We’re using AWS ECS to deploy our Elixir app which uses blue/green deployments. This means that whilst the deployment is occurring (and shortly after it) we are running our app across multiple nodes.
We have Horde setup to enable the handover of supervisors, genservers, etc… when the old node gets taken down. This is all working and we are seeing the correct behaviour with the exception of the following error that keeps occurring in our logs.

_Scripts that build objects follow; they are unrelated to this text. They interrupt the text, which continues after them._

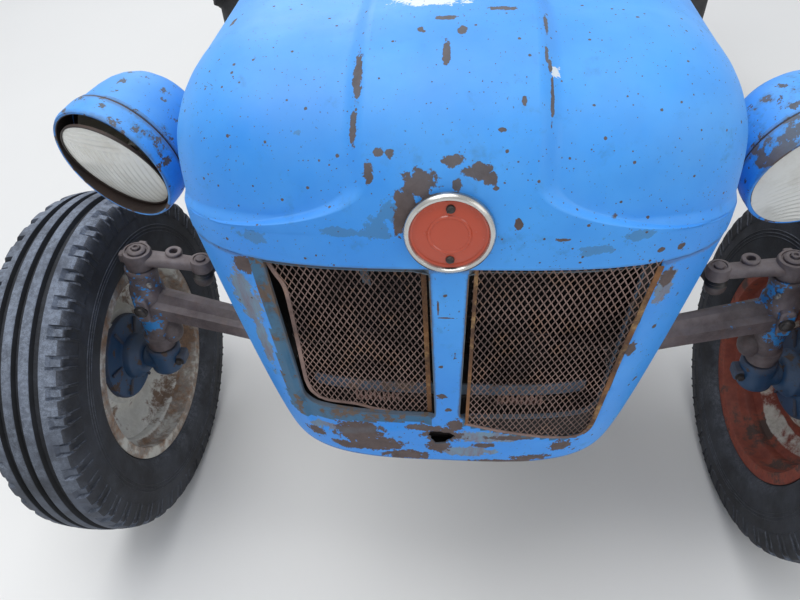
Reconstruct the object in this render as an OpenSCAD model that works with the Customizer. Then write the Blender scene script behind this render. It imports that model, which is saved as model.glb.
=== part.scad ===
/* [Vehicle] */
// Distance from the front axle to the rear axle
wheelbase = 1855; // [1840:5:1900]
// Distance between the middles of the front tyres
front_track = 1414; // [1400:2:1530]
// Distance between the middles of the rear tyres
rear_track = 1340; // [1320:10:1440]
// Height of the crankshaft and gearbox shafts above the ground
drive_z = 610; // [600:5:625]

/* [Front wheels] */
// Outer diameter of a front tyre
front_tyre_d = 730; // [700:5:740]
// Width of a front tyre
front_tyre_w = 160; // [145:5:165]
// Diameter of the front rim's bead seat
front_seat_d = 406; // [380:2:420]
// Width between the front rim's flanges
front_rim_w = 112; // [100:2:118]
// Lean of the front wheels, top outwards
camber = 1.5; // [0:0.5:3]
// Depth of the grooves between the front tyre's ribs
rib_depth = 9; // [4:1:12]

/* [Rear wheels] */
// Outer diameter of a rear tyre over its lugs
rear_tyre_d = 1230; // [1200:5:1260]
// Width of a rear tyre
rear_tyre_w = 290; // [260:5:300]
// Diameter of the rear rim's bead seat
rear_seat_d = 711; // [690:1:730]
// Width between the rear rim's flanges
rear_rim_w = 230; // [200:5:240]
// Lugs on each half of a rear tyre
lug_count = 20; // [16:1:22]
// Height of a lug above the carcass
lug_h = 36; // [25:1:45]
// Thickness of a lug
lug_w = 40; // [30:1:46]

/* [Front axle] */
// Distance from the kingpin to the middle of the wheel, at hub height
kingpin_offset = 82; // [80:1:100]
// Lean of the kingpin, top inwards
kingpin_lean = 7; // [4:0.5:9]
// Radius of the kingpin
kingpin_r = 17; // [14:1:19]
// Height of the steering arm above the hub, along the kingpin
kingpin_len = 300; // [285:5:310]
// Length of the steering arm
steer_arm = 120; // [105:5:130]
// How far the axle's middle lies ahead of the wheels
axle_sweep = 95; // [80:5:105]
// Height of the axle's middle pivot
axle_pivot_z = 520; // [505:5:530]

/* [Bonnet] */
// Distance from the front axle to the tip of the nose
nose_reach = 356; // [345:1:370]
// Length of the bonnet
bonnet_len = 1105; // [1095:5:1140]
// Width of the bonnet
bonnet_w = 670; // [640:5:690]
// Height of the bonnet's top above the nose
bonnet_z = 1158; // [1145:1:1190]
// How much the bonnet's top rises to its rear edge
bonnet_rise = 50; // [30:5:60]
// Height of the seam between the bonnet and the grille shell
seam_z = 945; // [935:5:955]
// Height of the grille shell's lower edge
shell_z = 564; // [555:1:570]
// Width of the grille shell at its lower edge
shell_low_w = 540; // [500:5:560]
// Thickness of the sheet metal
sheet = 3; // [2:0.5:4]
// Depth of the crease beside the bonnet's raised middle
crease = 8; // [3:1:14]
// Half width of the bonnet's raised middle
ridge_half = 84; // [60:2:100]

/* [Grille] */
// Half width of the grille's middle bar, at its top
bar_half = 22; // [16:1:28]
// Distance from the middle to the grille's outer edge, at its top
grille_half = 228; // [210:2:236]
// Distance from the middle to the grille's outer edge, at its bottom
grille_low_half = 197; // [180:1:204]
// Height of the grille opening's lower edge
grille_z = 655; // [640:5:680]
// Radius of the grille opening's lower corners
grille_corner_r = 34; // [20:2:50]
// Pitch of the mesh
mesh_pitch = 24; // [18:1:30]
// Width of the mesh's strands
mesh_strand = 3; // [2:0.5:5]
// Height of the badge's middle above the seam
badge_up = 49; // [40:1:55]
// Radius of the badge
badge_r = 48; // [40:1:54]

/* [Lamps] */
// Distance between the middles of the head lamps
lamp_span = 920; // [900:5:1000]
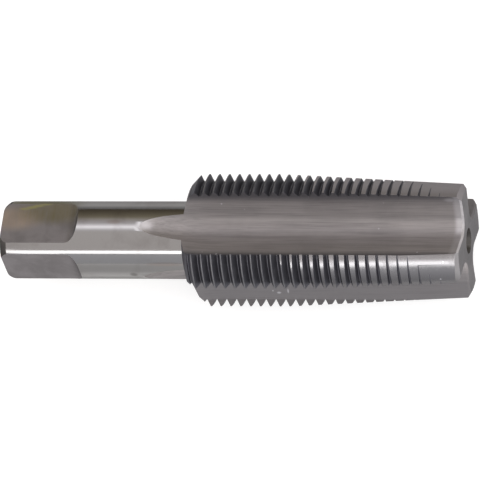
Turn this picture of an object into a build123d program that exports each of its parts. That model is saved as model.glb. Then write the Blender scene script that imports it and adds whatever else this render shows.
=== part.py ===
from build123d import *

import os
from math import acos, atan, ceil, cos, degrees, pi, radians, sin, tan

# Hand tap with a tapered lead, one solid of hardened tool steel.
#
# The tap lies along X, with the drive square at -X and the cutting tip at +X. It rests on
# the edges of its two lower lands, and the origin is under the middle of its length.
# While it is made, X = 0 is the square end and the axis is the X axis. Angles about the
# axis run from +Y towards +Z.

# Overall, mm
overall_length = 70.0
thread_diameter = 20.0
thread_pitch = 1.5
shank_diameter = 11.55

# Threaded body
thread_start = 27.75  # from the square end to the foot of the back face
back_face_length = 0.85
back_face_radius = 8.6
back_chamfer_length = 1.5
groove_angle = 60.0
crest_flat = 0.18
first_groove = 27.75  # from the square end to the first groove, on the +Y side

# Lead: the crests are ground to a cone that falls away behind each cutting edge
lead_length = 21.3  # at the cutting edge
lead_half_angle = 3.0
crest_relief = 0.32  # drop of the cone from the cutting edge to the heel
tip_chamfer_length = 0.65
tip_chamfer_depth = 1.0

# Flutes
flute_count = 4
land_angle = 35.0
core_radius = 3.9
flute_root_angle = 21.2  # from the cutting face to the deepest line of the flute
runout_start = 33.6  # from the square end to where the flute's floor starts to rise
flute_mill_radius = 40.0

# Drive square
square_across_flats = 9.3
square_length = 10.0
square_shoulder_radius = 2.2
square_turn = 16.3  # from the middle of a flute to the middle of a flat
end_chamfer_length = 1.0
end_chamfer_depth = 0.8

# Centre holes, one at each end
centre_diameter = 3.8
centre_angle = 60.0
pilot_diameter = 1.6
pilot_depth = 4.0
drill_point_angle = 118.0

clearance = 1.0  # how far cutters stand out past the metal

thread_radius = thread_diameter / 2
shank_radius = shank_diameter / 2
cutter_reach = thread_radius + clearance
flute_pitch = 360.0 / flute_count
flute_half = (flute_pitch - land_angle) / 2
lead_fall = tan(radians(lead_half_angle))
groove_slope = tan(radians(groove_angle / 2))
groove_depth = (thread_pitch - crest_flat) / 2 / groove_slope


def at(radius, angle):
    """Point of the cross section, given as (Y, Z)."""
    return Vector(radius * cos(radians(angle)), radius * sin(radians(angle)))


def turned(points, arc=360.0):
    """Solid turned about the X axis from a closed outline of (X, radius) points."""
    return revolve(make_face(Polyline(*points, close=True)), Axis.X, revolution_arc=arc)


def around(shape):
    """One copy of a shape for each flute."""
    return [Rot(X=i * flute_pitch) * shape for i in range(flute_count)]


def blank():
    """Shank and threaded body as they leave the lathe."""
    tip_radius = thread_radius - lead_length * lead_fall
    chamfer_foot = overall_length - tip_chamfer_length
    back_face_end = thread_start + back_face_length
    outline = [
        (0, 0),
        (0, shank_radius - end_chamfer_depth),
        (end_chamfer_length, shank_radius),
        (thread_start, shank_radius),
        (back_face_end, back_face_radius),
        (back_face_end + back_chamfer_length, thread_radius),
        (overall_length - lead_length, thread_radius),
        (chamfer_foot, tip_radius + tip_chamfer_length * lead_fall),
        (overall_length, tip_radius - tip_chamfer_depth),
        (overall_length, 0),
    ]
    return turned(outline)


def centre_hole():
    """Centre drilling with its mouth on the plane X = 0, running to +X."""
    mouth_radius = centre_diameter / 2
    pilot_radius = pilot_diameter / 2
    cone_depth = (mouth_radius - pilot_radius) / tan(radians(centre_angle / 2))
    point_length = pilot_radius / tan(radians(drill_point_angle / 2))
    outline = [
        (0, 0),
        (0, mouth_radius),
        (cone_depth, pilot_radius),
        (pilot_depth, pilot_radius),
        (pilot_depth + point_length, 0),
    ]
    return turned(outline)


def relief_cutter(land):
    """What grinding takes off one land: all that lies outside a cone set off the axis."""
    middle = (land + 0.5) * flute_pitch
    offset = crest_relief / 2 / sin(radians(land_angle / 2))
    lead_start = overall_length - lead_length
    back = lead_start - (clearance + crest_relief + offset) / lead_fall
    front = overall_length + clearance
    back_radius = thread_radius + (lead_start - back) * lead_fall - crest_relief / 2
    front_radius = thread_radius + (lead_start - front) * lead_fall - crest_relief / 2
    shift = at(offset, middle + 90)
    cone = turned([(back, 0), (back, back_radius), (front, front_radius), (front, 0)])
    sector = turned([(back, 0), (back, cutter_reach), (front, cutter_reach), (front, 0)], flute_pitch)
    return Rot(X=land * flute_pitch) * sector - Pos(0, shift.X, shift.Y) * cone


def flute_section():
    """Section of the flute whose middle points to +Z, and the height of its floor.

    The cutting face is radial. An arc joins it to a straight heel wall.
    """
    face_angle = 90 - flute_half
    root_angle = face_angle + flute_root_angle
    share = sin(radians(flute_root_angle))
    centre_distance = core_radius / (1 - share)
    root_radius = centre_distance * share
    centre = at(centre_distance, root_angle)
    face_foot = at(centre_distance * cos(radians(flute_root_angle)), face_angle)
    heel = at(thread_radius, 90 + flute_half)
    to_heel = heel - centre
    tangent_turn = degrees(acos(root_radius / to_heel.length))
    heel_foot = centre + to_heel.normalized().rotate(Axis.Z, tangent_turn) * root_radius
    heel_end = heel + (heel - heel_foot).normalized() * 2 * clearance
    face_end = at(thread_radius + 2 * clearance, face_angle)
    outline = [
        Line(face_end, face_foot),
        ThreePointArc(face_foot, at(core_radius, root_angle), heel_foot),
        Line(heel_foot, heel_end),
        Line(heel_end, face_end),
    ]
    return make_face(Curve() + outline), centre.Y - root_radius


def flute_cutter():
    """One milled flute: a straight run from the tip, then the arc where the mill lifts out."""
    section, floor_height = flute_section()
    section = Pos(runout_start, 0, 0) * (Plane.YZ * section)
    run = extrude(section, overall_length + clearance - runout_start, dir=(1, 0, 0))
    mill_axis = Axis((runout_start, 0, floor_height + flute_mill_radius), (0, 1, 0))
    rise = cutter_reach - floor_height
    lift = degrees(acos(1 - rise / flute_mill_radius))
    return run + revolve(section, mill_axis, revolution_arc=lift)


def groove_cutter(land):
    """One thread groove over one land: a ring segment turned by the lead angle.

    Over the width of one land this ring follows the helix to a few microns.
    """
    mouth_depth = groove_depth + crest_flat / 2
    mouth_half = mouth_depth * groove_slope
    root_radius = thread_radius - groove_depth
    mouth_radius = root_radius + mouth_depth
    outline = [
        (0, root_radius),
        (-mouth_half, mouth_radius),
        (mouth_half, mouth_radius),
    ]
    reach = land_angle + flute_half
    lead_angle = degrees(atan(thread_pitch / (pi * thread_diameter)))
    segment = Rot(Z=lead_angle) * Rot(X=-reach / 2) * turned(outline, reach)
    return Rot(X=(land + 0.5) * flute_pitch) * segment


def groove_cutters():
    """Right-hand thread: a land's grooves sit a quarter pitch on from those of the last."""
    turns = ceil((overall_length - first_groove) / thread_pitch)
    cutters = []
    for land in range(flute_count):
        segment = groove_cutter(land)
        first = first_groove + (land + 0.5) / flute_count * thread_pitch
        cutters += [Pos(first + turn * thread_pitch, 0, 0) * segment for turn in range(-1, turns)]
    return cutters


def flat_cutter():
    """Block that leaves the flat facing +Z, with the mill's round at the shoulder."""
    flat_height = square_across_flats / 2
    top = shank_radius + clearance
    shoulder = square_length + square_shoulder_radius
    shoulder_top = flat_height + square_shoulder_radius
    outline = [
        Line((-clearance, top), (-clearance, flat_height)),
        Line((-clearance, flat_height), (square_length, flat_height)),
        RadiusArc((square_length, flat_height), (shoulder, shoulder_top), -square_shoulder_radius),
        Line((shoulder, shoulder_top), (shoulder, top)),
        Line((shoulder, top), (-clearance, top)),
    ]
    side = Plane.XZ * make_face(Curve() + outline)
    return extrude(side, shank_radius, both=True)


tap = blank()
tap -= centre_hole()
tap -= Pos(overall_length, 0, 0) * Rot(Z=180) * centre_hole()
tap -= [relief_cutter(land) for land in range(flute_count)]
tap -= around(flute_cutter())
tap -= [Rot(X=side * 90 - square_turn) * flat_cutter() for side in range(4)]
tap -= groove_cutters()

axis_height = -tap.bounding_box().min.Z
os.makedirs("parts", exist_ok=True)
export_step(Pos(-overall_length / 2, 0, axis_height) * tap, "parts/thread_tap.step")
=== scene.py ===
from math import acos, ceil, cos, degrees, pi, radians, sin, tan

import bmesh
import bpy
from mathutils import Matrix, Vector
from mathutils.geometry import interpolate_bezier


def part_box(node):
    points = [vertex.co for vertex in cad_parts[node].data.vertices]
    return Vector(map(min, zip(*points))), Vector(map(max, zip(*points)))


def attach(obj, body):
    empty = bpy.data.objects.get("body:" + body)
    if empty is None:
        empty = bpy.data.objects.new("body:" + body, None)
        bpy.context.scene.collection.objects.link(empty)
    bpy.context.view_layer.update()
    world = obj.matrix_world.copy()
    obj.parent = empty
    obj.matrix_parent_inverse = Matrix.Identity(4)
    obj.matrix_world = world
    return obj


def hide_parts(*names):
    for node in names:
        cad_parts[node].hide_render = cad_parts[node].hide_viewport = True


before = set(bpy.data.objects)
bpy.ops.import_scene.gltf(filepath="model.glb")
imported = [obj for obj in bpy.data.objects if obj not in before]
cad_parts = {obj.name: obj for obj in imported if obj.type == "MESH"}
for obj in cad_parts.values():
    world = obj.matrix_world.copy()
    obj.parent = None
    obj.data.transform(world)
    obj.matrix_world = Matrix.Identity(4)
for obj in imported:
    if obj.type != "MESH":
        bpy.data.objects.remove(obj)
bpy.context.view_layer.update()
print("frame loaded")

# The tap is made in millimetres about the X axis, with X = 0 at the square end.
# Angles about the axis run from +Y towards +Z, and a flute faces straight up.
boxLow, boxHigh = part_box("thread_tap")
tap = {
    "length": (boxHigh.x - boxLow.x) * 1000,
    "axisHeight": 8.9,  # above the ground
    "threadRadius": 10.0,
    "shankRadius": 5.775,
    "reach": 11.0,  # how far out the cutters go
    "overrun": 1.0,  # how far cutters run past an end
    "roundSteps": 192,
    "longestRun": 2.5,  # long runs are divided, so that the shading stays even near cuts
}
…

[error] GenServer MyApp.MySupervisor.NodeListener terminating
(horde 0.9.0) lib/horde/node_listener.ex:34: Horde.NodeListener.handle_info/2
(stdlib 6.2) gen_server.erl:2345: :gen_server.try_handle_info/3
** (stop) exited in: GenServer.call(MyApp.MySupervisor, {:set_members, [{MyApp.MySupervisor, :"MyApp@21.60.73.12"}, {MyApp.MySupervisor, :"MyApp@68.18.57.76"}]}, 5000)
** (EXIT) time out
(elixir 1.18.2) lib/gen_server.ex:1128: GenServer.call/3
(horde 0.9.0) lib/horde/node_listener.ex:50: Horde.NodeListener.set_members/1
(stdlib 6.2) gen_server.erl:2433: :gen_server.handle_msg/6
(stdlib 6.2) proc_lib.erl:329: :proc_lib.init_p_do_apply/3
I can only reproduce this on production and haven’t had any success locally or in staging.
My assumption is that the second member in that list has already gone down and become unreachable, but the AWS internal DNS still has a reference to it, and so Horde thinks it’s still there.
Is there a way I can or should handle this error case? And are there likely any negative side effects caused by this?